## Given material
------------------------

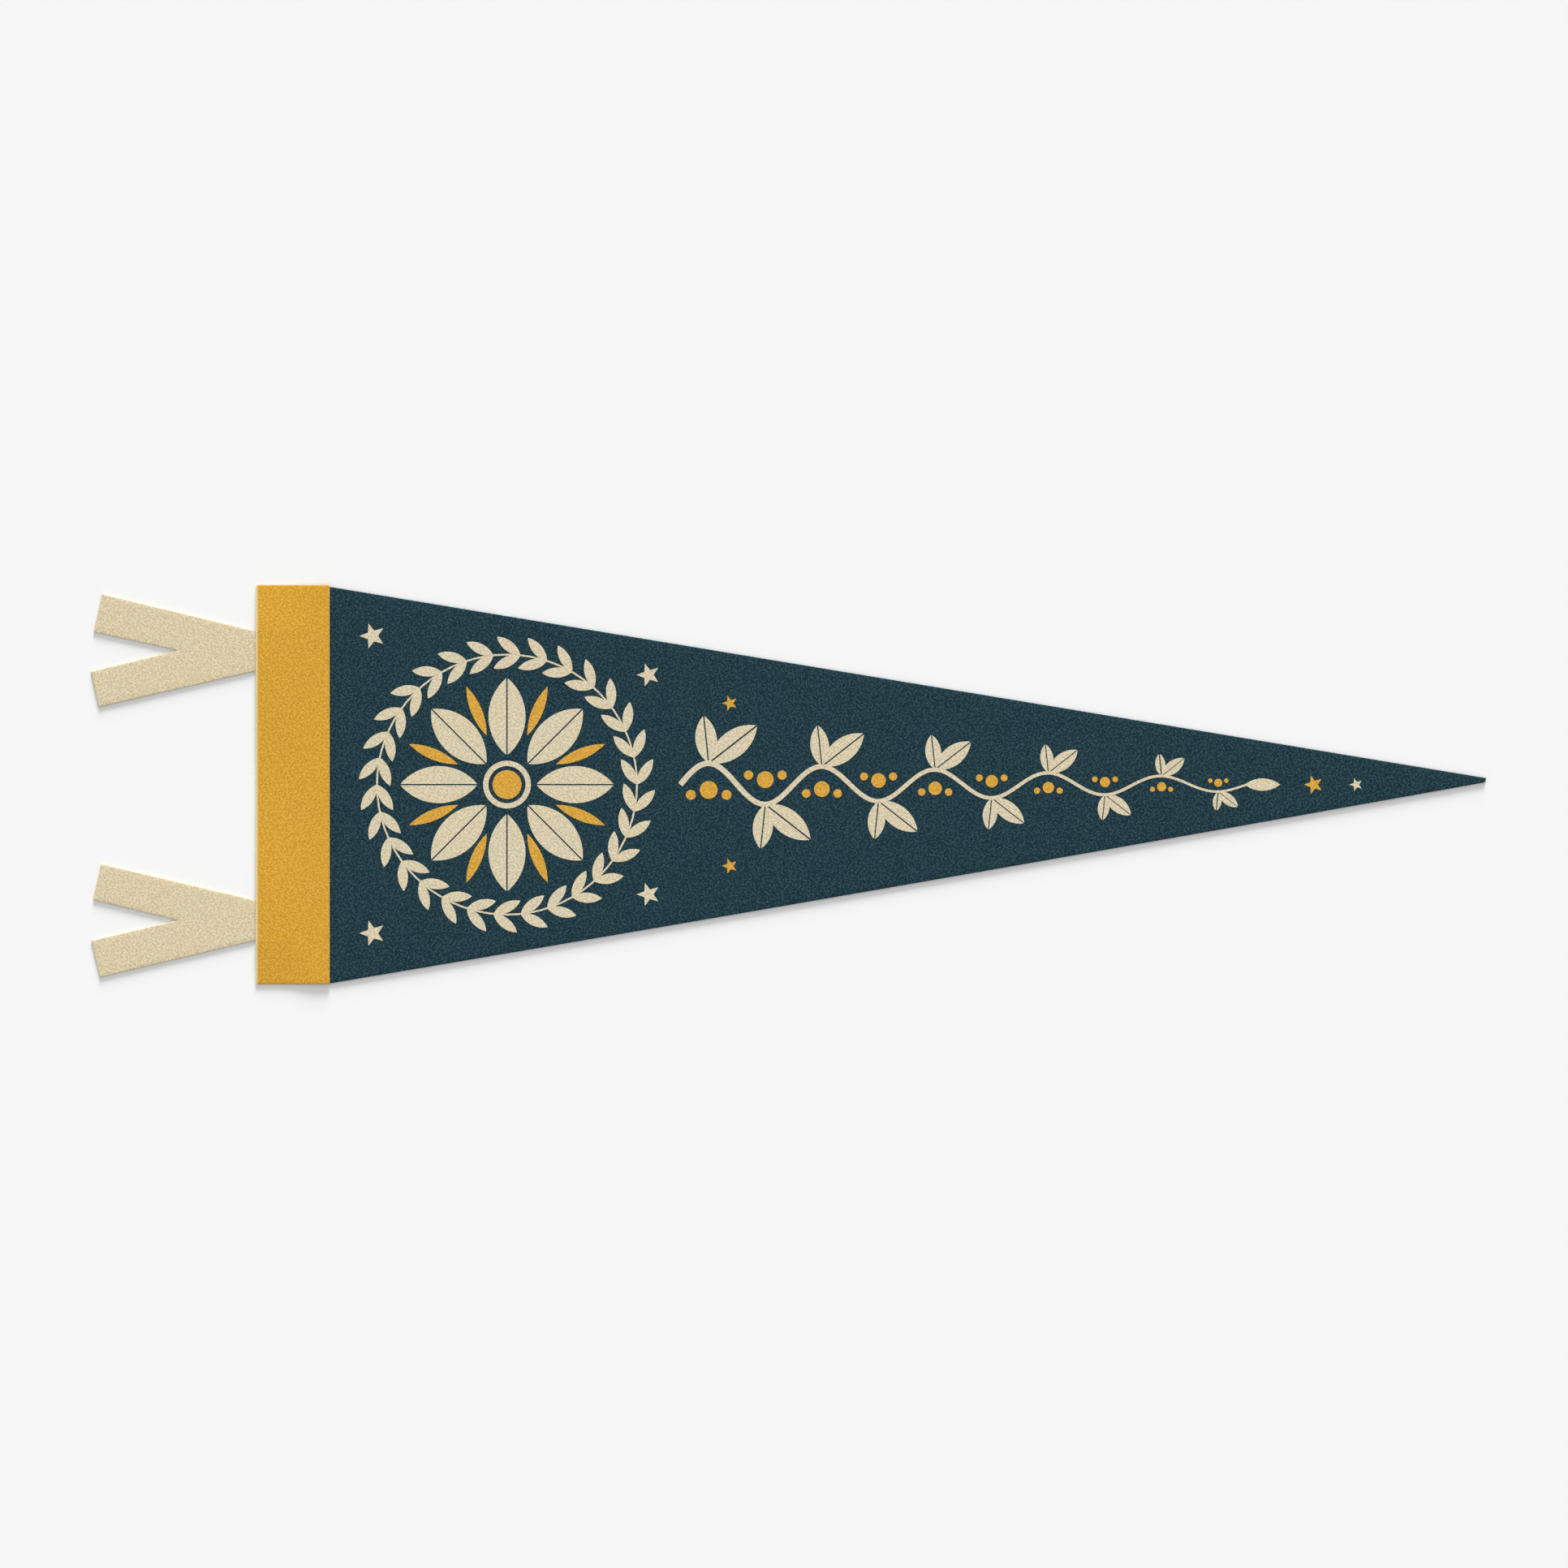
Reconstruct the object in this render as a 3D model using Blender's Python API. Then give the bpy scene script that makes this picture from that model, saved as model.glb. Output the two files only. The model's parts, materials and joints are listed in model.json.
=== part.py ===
"""A felt pennant flag that lies flat: a long tapering body, a header strip over its wide end, and
two forked tie tails tucked under the strip's hoist edge.

Metres, +Z up. +X runs from the tails to the tip, and +Y is the flag's upper edge as it is seen
from above. The origin is the middle of the whole outline, on the surface that the flag lies on.
"""
import math

import bmesh
import bpy
from mathutils import Matrix, Vector

# Cloth
FELT = 0.0014  # thickness of the body
TRIM_FELT = 0.0012  # thickness of the header and the tails
PLY_GAP = 0.0003  # gap between two plies that are sewn together
EDGE_ROUND = 0.00025  # softening of the cut edges' upper arris

# Header strip: its hoist edge is the line that the lengths below are measured from
HEADER_WIDTH = 0.0418
HEADER_HEIGHT = 0.2257
HEADER_CORNER = 0.0010
END_SAG = 0.0013  # how far the strip's two ends droop, where nothing lies under them
MIDDLE_SAG = 0.0009  # how far its hoist edge droops midway between the tails
SAG_HOLD = 0.014  # width of strip, from the hoist edge, that droops by the whole amount

# Body: the base is under the header, the tip is cut blunt and sits a little above the middle
BODY_LAP = 0.0080  # how far the body's base runs under the header
BASE_TRIM = 0.0004  # the base is trimmed this much inside the header's two ends
BODY_SEAM_TOP = 0.1118  # upper edge where it leaves the header
BODY_SEAM_BOTTOM = -0.1124  # lower edge where it leaves the header
BODY_REACH = 0.6955  # hoist edge to the upper corner of the tip
TIP_TOP = 0.0037
TIP_BOTTOM = 0.0013
TIP_SLANT = 0.0006  # how far the lower corner of the tip falls short of the upper one
LOWER_EDGE_BOW = 0.0009  # outward bow of the lower edge at its middle
BOW_STEPS = 12

# Tails
TAIL_TUCK = 0.0220  # how far the roots run under the header
RAMP_STEPS = 6

# One row for each leg of the tails: the tail, the side that it turns to (1 up, -1 down), the
# height of its axis at the hoist edge, its turn and the further slant of its end (degrees), its
# length from the hoist edge, and its widths at the hoist edge and at the end.
LEGS = (
    ("tails_upper", 1, 0.0764, 13.0, -0.4, 0.0917, 0.0202, 0.0221),
    ("tails_upper", -1, 0.0754, 13.3, -0.9, 0.0936, 0.0217, 0.0206),
    ("tails_lower", 1, -0.0764, 13.4, -1.1, 0.0923, 0.0213, 0.0210),
    ("tails_lower", -1, -0.0772, 13.3, -0.2, 0.0931, 0.0211, 0.0214),
)

# Looks: colour (linear), roughness
FELT_TEAL = ((0.020, 0.048, 0.065), 0.92)
FELT_MUSTARD = ((0.665, 0.356, 0.045), 0.92)
FELT_CREAM = ((0.700, 0.597, 0.402), 0.92)


def clear_scene():
    for ob in list(bpy.data.objects):
        bpy.data.objects.remove(ob, do_unlink=True)


def felt_material(name, look):
    colour, roughness = look
    mat = bpy.data.materials.new(name)
    mat.use_nodes = True
    bsdf = mat.node_tree.nodes["Principled BSDF"]
    bsdf.inputs["Base Color"].default_value = (*colour, 1.0)
    bsdf.inputs["Roughness"].default_value = roughness
    bsdf.inputs["Metallic"].default_value = 0.0
    return mat


def smooth_step(t):
    """Goes from 0 to 1 without a kink at either end."""
    t = min(max(t, 0.0), 1.0)
    return t * t * (3.0 - 2.0 * t)


def ease(t):
    """Goes from 0 to 1 evenly, and turns only near the two ends."""
    t = min(max(t, 0.0), 1.0)
    return 0.6 * t + 0.4 * smooth_step(t)


def sheet_from_outline(outline, bottom, thickness):
    """A closed felt sheet: the outline (anticlockwise from above) pulled up by the thickness, with
    its upper arris softened."""
    bm = bmesh.new()
    floor = bm.faces.new([bm.verts.new((x, y, bottom)) for x, y in outline])
    lifted = bmesh.ops.extrude_face_region(bm, geom=[floor])["geom"]
    top_verts = [g for g in lifted if isinstance(g, bmesh.types.BMVert)]
    bmesh.ops.translate(bm, verts=top_verts, vec=(0.0, 0.0, thickness))
    bmesh.ops.recalc_face_normals(bm, faces=bm.faces)
    arris = [e for e in bm.edges if all(v in top_verts for v in e.verts)]
    bmesh.ops.bevel(bm, geom=arris, offset=EDGE_ROUND, segments=1, affect="EDGES", clamp_overlap=True)
    return bm


def cut_across(bm, places, normal):
    """Adds a line of edges at each place along the normal, for the sheet to bend at."""
    for place in places:
        everything = bm.verts[:] + bm.edges[:] + bm.faces[:]
        bmesh.ops.bisect_plane(bm, geom=everything, plane_co=normal * place, plane_no=normal)


def finish_piece(bm, name, look, shift):
    bmesh.ops.translate(bm, verts=bm.verts, vec=shift)
    bmesh.ops.triangulate(bm, faces=bm.faces)
    bmesh.ops.recalc_face_normals(bm, faces=bm.faces)
    mesh = bpy.data.meshes.new(name)
    bm.to_mesh(mesh)
    bm.free()
    mesh.materials.append(felt_material(name + "_felt", look))
    ob = bpy.data.objects.new(name, mesh)
    bpy.context.scene.collection.objects.link(ob)
    return ob


def body_outline():
    """Anticlockwise from the lower end of the base. The upper edge is straight, the lower one bows."""
    tip_low = Vector((BODY_REACH - TIP_SLANT, TIP_BOTTOM))
    tip_high = Vector((BODY_REACH, TIP_TOP))
    seam_low = Vector((HEADER_WIDTH, BODY_SEAM_BOTTOM))
    seam_high = Vector((HEADER_WIDTH, BODY_SEAM_TOP))
    base_half = HEADER_HEIGHT / 2.0 - BASE_TRIM
    base_x = HEADER_WIDTH - BODY_LAP
    outline = [Vector((base_x, -base_half))]
    for i in range(BOW_STEPS):
        t = i / BOW_STEPS
        point = seam_low.lerp(tip_low, t)
        outline.append(point - Vector((0.0, 4.0 * LOWER_EDGE_BOW * t * (1.0 - t))))
    outline += [tip_low, tip_high, seam_high, Vector((base_x, base_half))]
    return outline


def header_outline():
    """Anticlockwise. The two corners on the body's side are rounded a little."""
    half = HEADER_HEIGHT / 2.0
    outline = [(0.0, -half)]
    for centre_y, start in ((-half + HEADER_CORNER, -90.0), (half - HEADER_CORNER, 0.0)):
        for k in range(4):
            angle = math.radians(start + 30.0 * k)
            x = HEADER_WIDTH - HEADER_CORNER + HEADER_CORNER * math.cos(angle)
            outline.append((x, centre_y + HEADER_CORNER * math.sin(angle)))
    outline.append((0.0, half))
    return outline


def leg_sides(row):
    """The upper and the lower side of one leg, each as (point at the hoist edge, end corner)."""
    _, side, axis_y, turn, slant, length, root_width, end_width = row
    angle = math.radians(turn) * side
    along = Vector((-math.cos(angle), math.sin(angle)))
    across = Vector((math.sin(angle), math.cos(angle)))
    cap = Matrix.Rotation(-math.radians(slant) * side, 2) @ across
    start = Vector((0.0, axis_y))
    end = start + along * length
    reach = root_width / (2.0 * math.cos(angle))
    upper = (start + Vector((0.0, reach)), end + cap * end_width / 2.0)
    lower = (start - Vector((0.0, reach)), end - cap * end_width / 2.0)
    return upper, lower


def crossing(line_a, line_b):
    """Where two lines, each given by two points, meet."""
    (a0, a1), (b0, b1) = line_a, line_b
    da = a1 - a0
    db = b1 - b0
    t = (b0 - a0).cross(db) / da.cross(db)
    return a0 + da * t


def tail_outline(name):
    """Anticlockwise: the root under the header, out along the upper leg, in to the crotch, out
    and back along the lower leg."""
    up_row, down_row = [row for row in LEGS if row[0] == name]
    up_upper, up_lower = leg_sides(up_row)
    down_upper, down_lower = leg_sides(down_row)
    crotch = crossing(up_lower, down_upper)
    root_high = Vector((TAIL_TUCK, up_upper[0].y))
    root_low = Vector((TAIL_TUCK, down_lower[0].y))
    return [root_low, root_high, up_upper[0], up_upper[1], up_lower[1],
            crotch, down_upper[1], down_lower[1], down_lower[0]]


def make_body(shift):
    bm = sheet_from_outline(body_outline(), 0.0, FELT)
    return finish_piece(bm, "body", FELT_TEAL, shift)


def make_tail(name, shift):
    bm = sheet_from_outline(tail_outline(name), 0.0, TRIM_FELT)
    return finish_piece(bm, name, FELT_CREAM, shift)


def droop_at(y, spans):
    """How far the header's hoist edge droops at this height."""
    (low_root, low_inner), (high_inner, high_root) = spans
    if low_root <= y <= low_inner or high_inner <= y <= high_root:
        return 0.0
    if low_inner < y < high_inner:
        away = min(y - low_inner, high_inner - y)
        return MIDDLE_SAG * smooth_step(2.0 * away / (high_inner - low_inner))
    away = max(low_root - y, y - high_root)
    run = HEADER_HEIGHT / 2.0 - max(-low_root, high_root)
    return END_SAG * ease(away / run)


def make_header(shift):
    """Lies on the body's base and on the tails' roots. Its hoist edge droops between the roots and
    beyond them."""
    spans = root_spans()
    (low_root, low_inner), (high_inner, high_root) = spans
    half = HEADER_HEIGHT / 2.0
    free_width = HEADER_WIDTH - BODY_LAP
    bm = sheet_from_outline(header_outline(), FELT + PLY_GAP, TRIM_FELT)
    droop_cuts = [high_inner, low_root, high_root]
    for k in range(2 * RAMP_STEPS):
        droop_cuts.append(low_inner + (high_inner - low_inner) * k / (2 * RAMP_STEPS))
    for k in range(1, RAMP_STEPS):
        droop_cuts.append(-half + (low_root + half) * k / RAMP_STEPS)
        droop_cuts.append(high_root + (half - high_root) * k / RAMP_STEPS)
    cut_across(bm, droop_cuts, Vector((0.0, 1.0, 0.0)))
    rise_cuts = [SAG_HOLD + (free_width - SAG_HOLD) * k / RAMP_STEPS for k in range(RAMP_STEPS + 1)]
    cut_across(bm, rise_cuts, Vector((1.0, 0.0, 0.0)))
    for v in bm.verts:
        droop = droop_at(v.co.y, spans) * smooth_step((free_width - v.co.x) / (free_width - SAG_HOLD))
        settle = smooth_step((free_width - v.co.x) / (free_width - TAIL_TUCK))
        v.co.z -= (FELT - TRIM_FELT) * settle + droop
    return finish_piece(bm, "header", FELT_MUSTARD, shift)


def root_spans():
    """The lowest and highest y of each tail's root."""
    spans = []
    for name in ("tails_lower", "tails_upper"):
        root_low, root_high = tail_outline(name)[:2]
        spans.append((root_low.y, root_high.y))
    return spans


def main():
    clear_scene()
    ends = [point.x for name in ("tails_upper", "tails_lower") for point in tail_outline(name)]
    middle = (min(ends) + BODY_REACH) / 2.0
    shift = Vector((-middle, 0.0, 0.0))
    make_body(shift)
    make_header(shift)
    for name in ("tails_upper", "tails_lower"):
        make_tail(name, shift)


main()
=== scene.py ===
# %% [markdown]
# # Dressing a felt pennant flag
# The solids of the pennant are already cut, sized and placed: a long body, a header strip and two
# forked tie tails. Here each of them gets the cloth that shows: a soft cut edge, a plain weave
# under a nap of fibres, and a flat print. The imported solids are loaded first, and every size
# below is read from them or given in metres.

# %% Load the frame
import json
import math
import random

import bpy
import numpy as np
from mathutils import Matrix, Vector, noise

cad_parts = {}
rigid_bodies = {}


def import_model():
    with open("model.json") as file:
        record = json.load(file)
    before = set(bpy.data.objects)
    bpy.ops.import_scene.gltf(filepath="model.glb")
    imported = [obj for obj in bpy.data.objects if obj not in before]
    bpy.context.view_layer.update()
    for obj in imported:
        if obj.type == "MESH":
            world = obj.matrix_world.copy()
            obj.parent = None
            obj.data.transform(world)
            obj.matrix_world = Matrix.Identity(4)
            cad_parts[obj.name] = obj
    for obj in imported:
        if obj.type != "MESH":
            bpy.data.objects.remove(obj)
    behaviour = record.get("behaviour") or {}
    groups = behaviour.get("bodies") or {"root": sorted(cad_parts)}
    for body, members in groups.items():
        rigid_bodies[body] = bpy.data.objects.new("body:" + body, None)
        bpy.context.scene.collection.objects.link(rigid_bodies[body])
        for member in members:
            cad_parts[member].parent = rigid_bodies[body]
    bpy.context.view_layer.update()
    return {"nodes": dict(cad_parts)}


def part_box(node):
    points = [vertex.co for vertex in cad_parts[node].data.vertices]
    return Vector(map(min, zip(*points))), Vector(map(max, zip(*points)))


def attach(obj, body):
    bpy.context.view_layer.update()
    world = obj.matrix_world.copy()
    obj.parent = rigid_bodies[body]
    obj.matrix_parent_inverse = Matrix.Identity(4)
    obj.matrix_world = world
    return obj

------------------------

## Brief
Quote the listing above from its first line to the line with "SAG_HOLD = 0.014", inclusive, and add nothing.

## Final answer
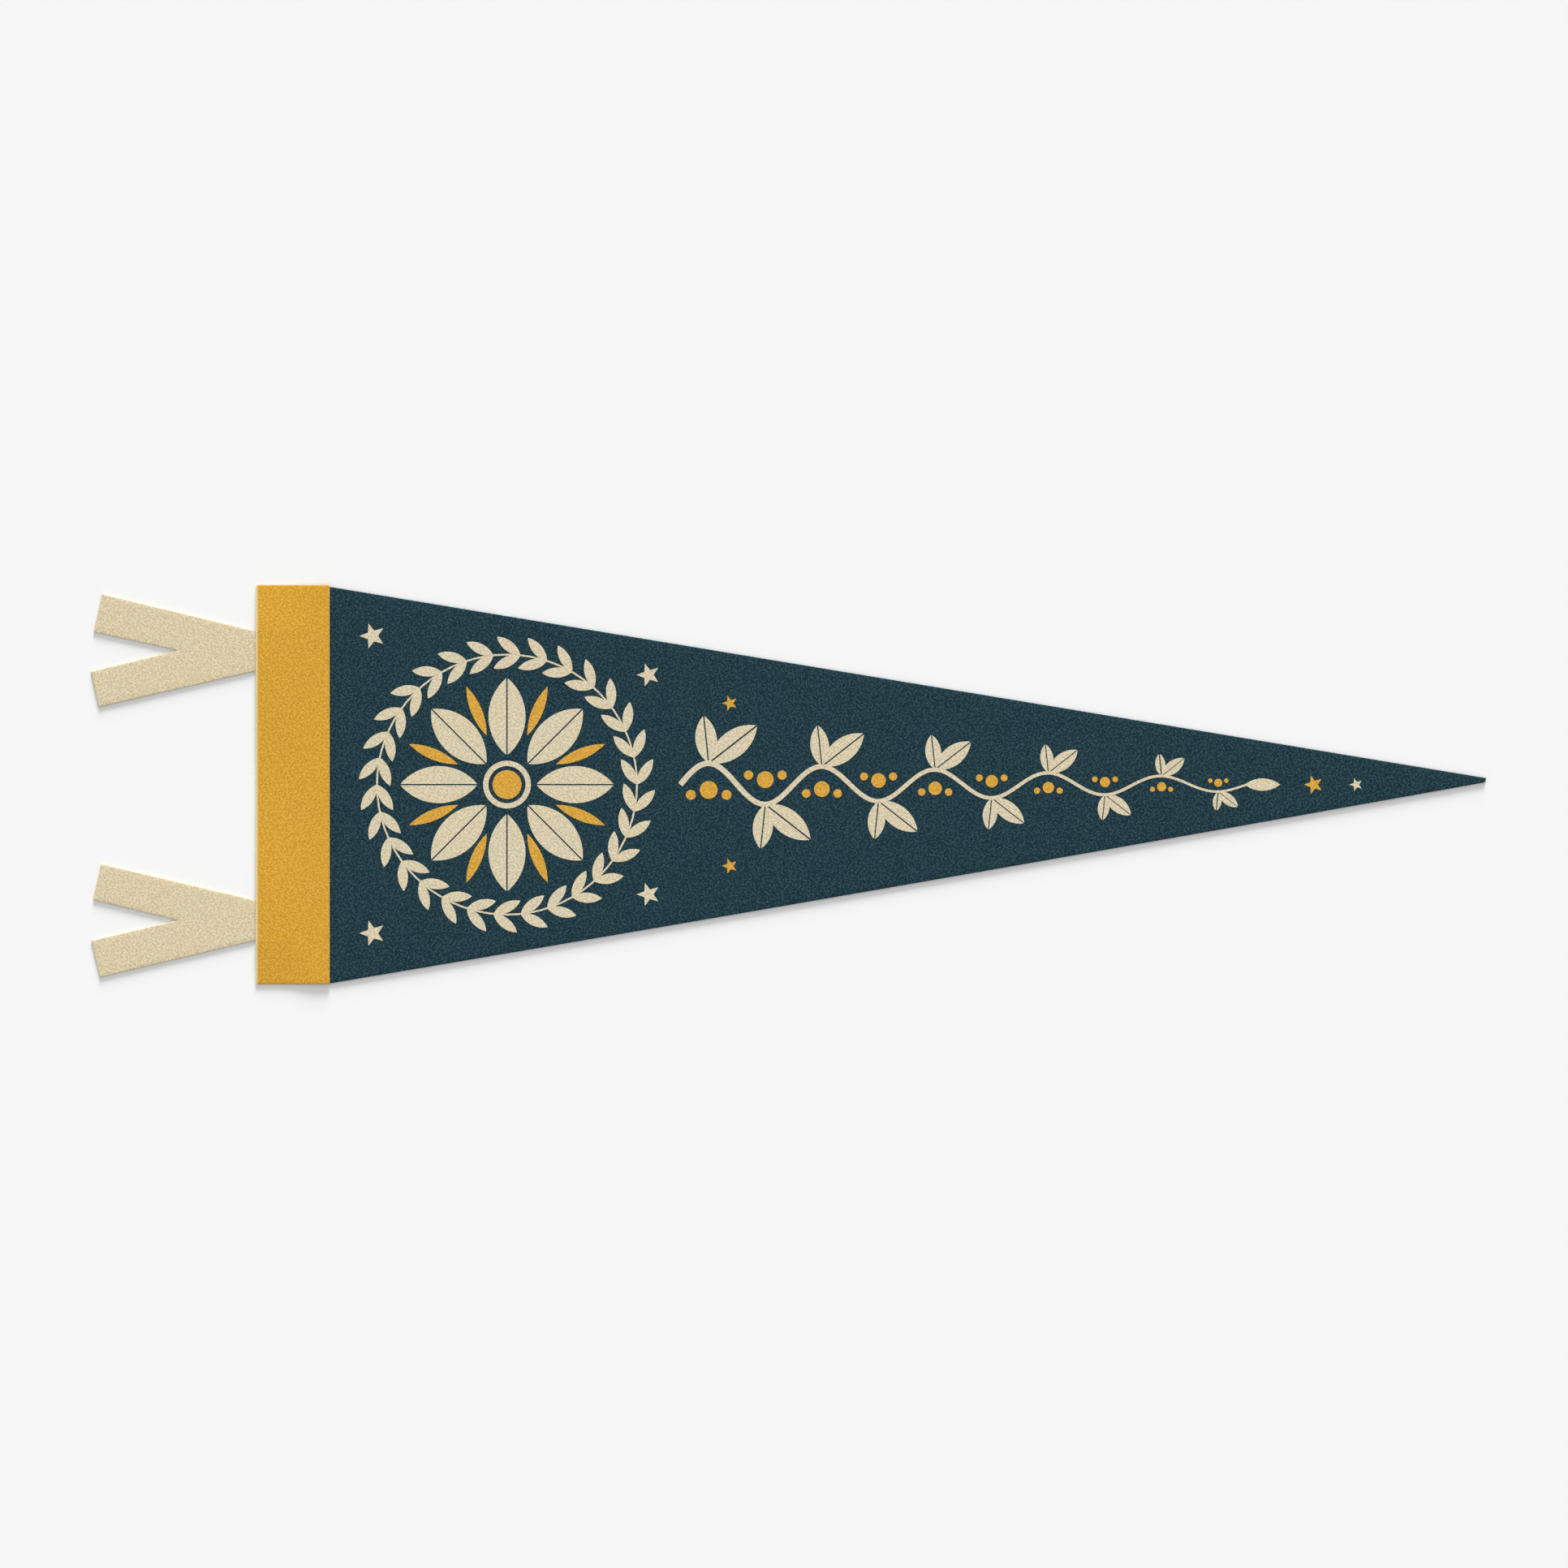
Reconstruct the object in this render as a 3D model using Blender's Python API. Then give the bpy scene script that makes this picture from that model, saved as model.glb. Output the two files only. The model's parts, materials and joints are listed in model.json.
=== part.py ===
"""A felt pennant flag that lies flat: a long tapering body, a header strip over its wide end, and
two forked tie tails tucked under the strip's hoist edge.

Metres, +Z up. +X runs from the tails to the tip, and +Y is the flag's upper edge as it is seen
from above. The origin is the middle of the whole outline, on the surface that the flag lies on.
"""
import math

import bmesh
import bpy
from mathutils import Matrix, Vector

# Cloth
FELT = 0.0014  # thickness of the body
TRIM_FELT = 0.0012  # thickness of the header and the tails
PLY_GAP = 0.0003  # gap between two plies that are sewn together
EDGE_ROUND = 0.00025  # softening of the cut edges' upper arris

# Header strip: its hoist edge is the line that the lengths below are measured from
HEADER_WIDTH = 0.0418
HEADER_HEIGHT = 0.2257
HEADER_CORNER = 0.0010
END_SAG = 0.0013  # how far the strip's two ends droop, where nothing lies under them
MIDDLE_SAG = 0.0009  # how far its hoist edge droops midway between the tails
SAG_HOLD = 0.014  # width of strip, from the hoist edge, that droops by the whole amount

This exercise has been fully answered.